## Source excerpt
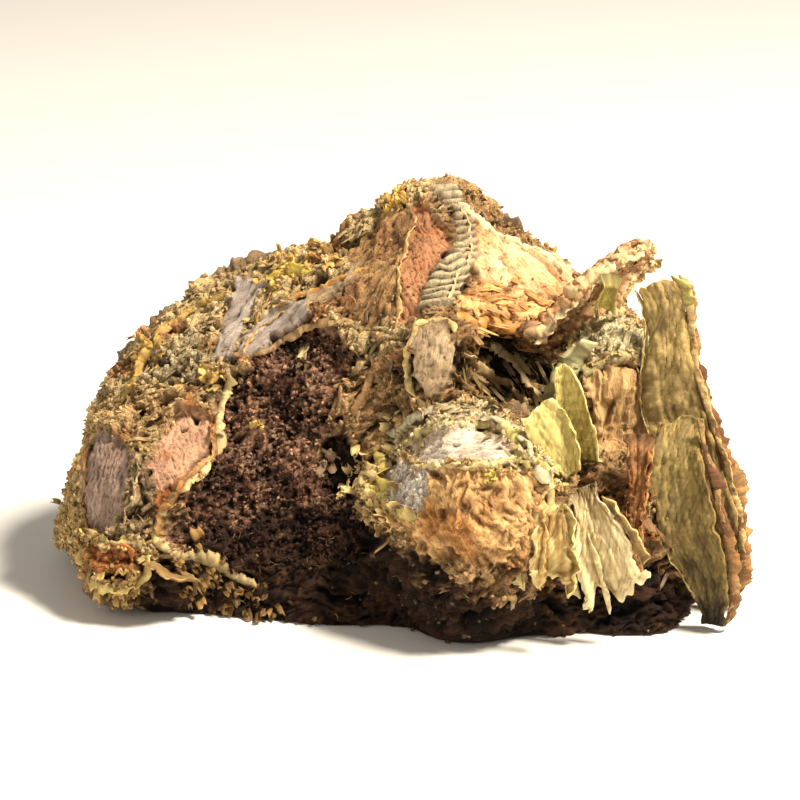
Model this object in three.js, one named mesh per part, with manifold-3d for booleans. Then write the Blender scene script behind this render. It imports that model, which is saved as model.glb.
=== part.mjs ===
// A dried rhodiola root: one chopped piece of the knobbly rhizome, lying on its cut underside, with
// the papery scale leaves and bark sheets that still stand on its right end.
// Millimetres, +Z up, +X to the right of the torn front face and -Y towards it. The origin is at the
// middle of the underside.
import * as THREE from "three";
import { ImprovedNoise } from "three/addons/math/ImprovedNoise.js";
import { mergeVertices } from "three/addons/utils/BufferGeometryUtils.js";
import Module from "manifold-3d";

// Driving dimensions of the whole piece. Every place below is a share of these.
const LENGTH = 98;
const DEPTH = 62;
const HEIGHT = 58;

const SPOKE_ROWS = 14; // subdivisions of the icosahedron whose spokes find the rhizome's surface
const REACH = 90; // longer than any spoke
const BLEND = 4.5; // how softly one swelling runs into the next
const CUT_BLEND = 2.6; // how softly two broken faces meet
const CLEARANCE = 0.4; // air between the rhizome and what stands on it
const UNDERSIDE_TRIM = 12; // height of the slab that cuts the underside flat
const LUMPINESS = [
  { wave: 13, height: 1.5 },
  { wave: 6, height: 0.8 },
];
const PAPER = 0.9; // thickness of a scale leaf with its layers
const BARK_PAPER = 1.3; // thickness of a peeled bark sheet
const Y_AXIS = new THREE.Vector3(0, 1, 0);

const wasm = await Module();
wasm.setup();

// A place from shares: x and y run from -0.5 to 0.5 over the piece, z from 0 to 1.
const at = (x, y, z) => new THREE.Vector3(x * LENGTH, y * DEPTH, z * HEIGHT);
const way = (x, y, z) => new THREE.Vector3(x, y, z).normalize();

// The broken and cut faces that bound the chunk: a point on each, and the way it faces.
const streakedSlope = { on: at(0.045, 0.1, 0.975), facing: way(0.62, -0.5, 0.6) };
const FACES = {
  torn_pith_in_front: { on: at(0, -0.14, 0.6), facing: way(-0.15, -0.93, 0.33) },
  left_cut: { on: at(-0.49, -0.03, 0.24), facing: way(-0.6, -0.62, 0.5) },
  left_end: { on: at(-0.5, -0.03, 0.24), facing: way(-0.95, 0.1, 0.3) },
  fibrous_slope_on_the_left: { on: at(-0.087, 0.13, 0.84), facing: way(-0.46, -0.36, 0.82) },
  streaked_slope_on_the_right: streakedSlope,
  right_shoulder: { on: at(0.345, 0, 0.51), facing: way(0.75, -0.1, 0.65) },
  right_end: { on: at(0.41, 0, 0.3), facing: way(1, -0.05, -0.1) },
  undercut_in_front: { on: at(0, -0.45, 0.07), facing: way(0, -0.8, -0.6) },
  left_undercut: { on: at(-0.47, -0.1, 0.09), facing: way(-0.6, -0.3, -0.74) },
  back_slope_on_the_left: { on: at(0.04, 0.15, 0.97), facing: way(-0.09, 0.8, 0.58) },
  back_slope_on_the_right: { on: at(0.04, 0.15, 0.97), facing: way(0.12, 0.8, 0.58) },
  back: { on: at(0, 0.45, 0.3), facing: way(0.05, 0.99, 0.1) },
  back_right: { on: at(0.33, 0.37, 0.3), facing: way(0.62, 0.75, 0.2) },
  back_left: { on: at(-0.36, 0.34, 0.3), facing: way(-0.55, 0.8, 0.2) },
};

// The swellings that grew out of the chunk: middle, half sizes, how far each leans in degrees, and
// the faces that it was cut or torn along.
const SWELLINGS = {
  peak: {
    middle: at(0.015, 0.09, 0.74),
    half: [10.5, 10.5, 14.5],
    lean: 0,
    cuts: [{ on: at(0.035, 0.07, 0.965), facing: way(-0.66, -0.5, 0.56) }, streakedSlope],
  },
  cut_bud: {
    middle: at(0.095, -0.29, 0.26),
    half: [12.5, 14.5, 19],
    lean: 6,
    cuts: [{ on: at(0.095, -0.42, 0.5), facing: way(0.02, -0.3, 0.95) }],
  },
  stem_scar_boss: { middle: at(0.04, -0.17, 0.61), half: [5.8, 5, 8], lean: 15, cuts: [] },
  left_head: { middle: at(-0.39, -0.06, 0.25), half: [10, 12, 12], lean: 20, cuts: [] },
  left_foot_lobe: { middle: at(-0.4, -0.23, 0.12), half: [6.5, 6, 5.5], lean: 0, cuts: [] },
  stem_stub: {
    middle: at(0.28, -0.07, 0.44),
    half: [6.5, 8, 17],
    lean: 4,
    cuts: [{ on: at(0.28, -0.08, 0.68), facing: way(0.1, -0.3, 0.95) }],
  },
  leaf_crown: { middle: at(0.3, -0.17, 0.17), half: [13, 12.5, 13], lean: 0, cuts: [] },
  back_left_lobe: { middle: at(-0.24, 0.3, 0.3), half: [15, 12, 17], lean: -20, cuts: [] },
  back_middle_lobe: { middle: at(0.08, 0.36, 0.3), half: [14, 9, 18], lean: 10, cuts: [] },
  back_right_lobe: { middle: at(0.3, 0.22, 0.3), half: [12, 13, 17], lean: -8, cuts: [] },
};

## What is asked
Write out exactly the lines from the start of the material through the line with "const HEIGHT = 58;". No other output is expected.

## Complete response
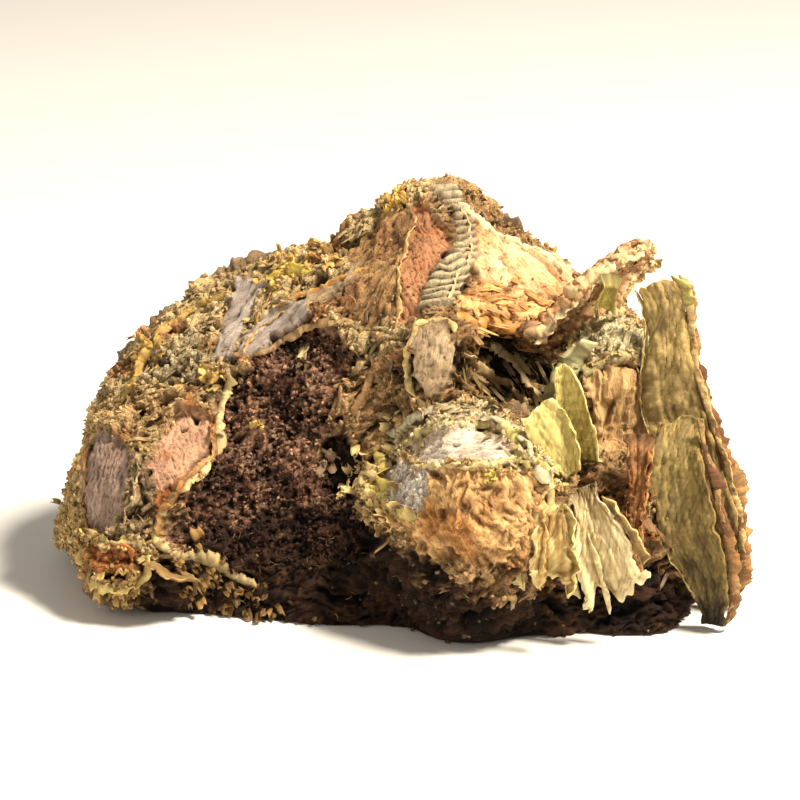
Model this object in three.js, one named mesh per part, with manifold-3d for booleans. Then write the Blender scene script behind this render. It imports that model, which is saved as model.glb.
=== part.mjs ===
// A dried rhodiola root: one chopped piece of the knobbly rhizome, lying on its cut underside, with
// the papery scale leaves and bark sheets that still stand on its right end.
// Millimetres, +Z up, +X to the right of the torn front face and -Y towards it. The origin is at the
// middle of the underside.
import * as THREE from "three";
import { ImprovedNoise } from "three/addons/math/ImprovedNoise.js";
import { mergeVertices } from "three/addons/utils/BufferGeometryUtils.js";
import Module from "manifold-3d";

// Driving dimensions of the whole piece. Every place below is a share of these.
const LENGTH = 98;
const DEPTH = 62;
const HEIGHT = 58;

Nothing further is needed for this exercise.